Won't this change cause weird effects with LTO, when you're merging multiple TUs' global_ctors arrays before emitting? Won't this end up reversing the order of the files, as well as the order of the functions within a single file? That does not seem likely to be expected, right?

True, I think that is an issue, and that probably does affect Sony's actual customers. I hear games tend to use regular LTO, so this will in fact reverse the order of initialization between object files for those users. The only solution I can think of would be to bring the LTO library into the game. It must know whether .ctors of .init_array are in use, since it generates code and it has to pick the section. To ensure that initialization of objects happens in reverse command line order as expected of users of -fno-init-array, the linker would join global_ctors in reverse order. That's not elegant. It encodes this knowledge in two places instead of one. But it does move in the direction of making things more defined, more deterministic, and that seems like a good thing.

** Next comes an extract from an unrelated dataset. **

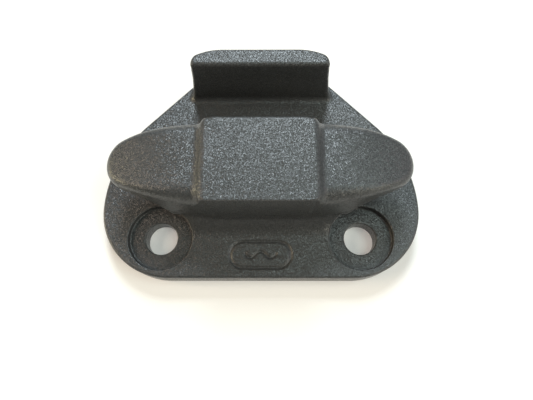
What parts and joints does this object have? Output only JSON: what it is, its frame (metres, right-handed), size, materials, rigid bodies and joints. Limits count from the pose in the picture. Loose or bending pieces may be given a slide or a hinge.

So, a question for @wolfgangp and @probinson , do we need to make adjustments to the LTO library, or is this OK as is?

I think for non-Sony users we can accept the change in initialization order.

So, a question for @wolfgangp and @probinson , do we need to make adjustments to the LTO library, or is this OK as is?

We never guaranteed our licensees any particular initialization order (between modules), so after checking with my team members I think this is OK as is.

If nobody has any more objections, I'll commit this change, then. Please let me know if you think otherwise.

rnk accepted this revision.Jun 10 2021, 12:09 PM

lgtm

MaskRay accepted this revision.Jun 10 2021, 12:48 PM
MaskRay retitled this revision from [static initializers] Emit global_ctors and global_dtors in reverse order when init_array is not used. to [static initializers] Emit global_ctors and global_dtors in reverse order when .ctors/.dtors are used..
This revision was landed with ongoing or failed builds.Jun 10 2021, 4:45 PM
This revision was automatically updated to reflect the committed changes.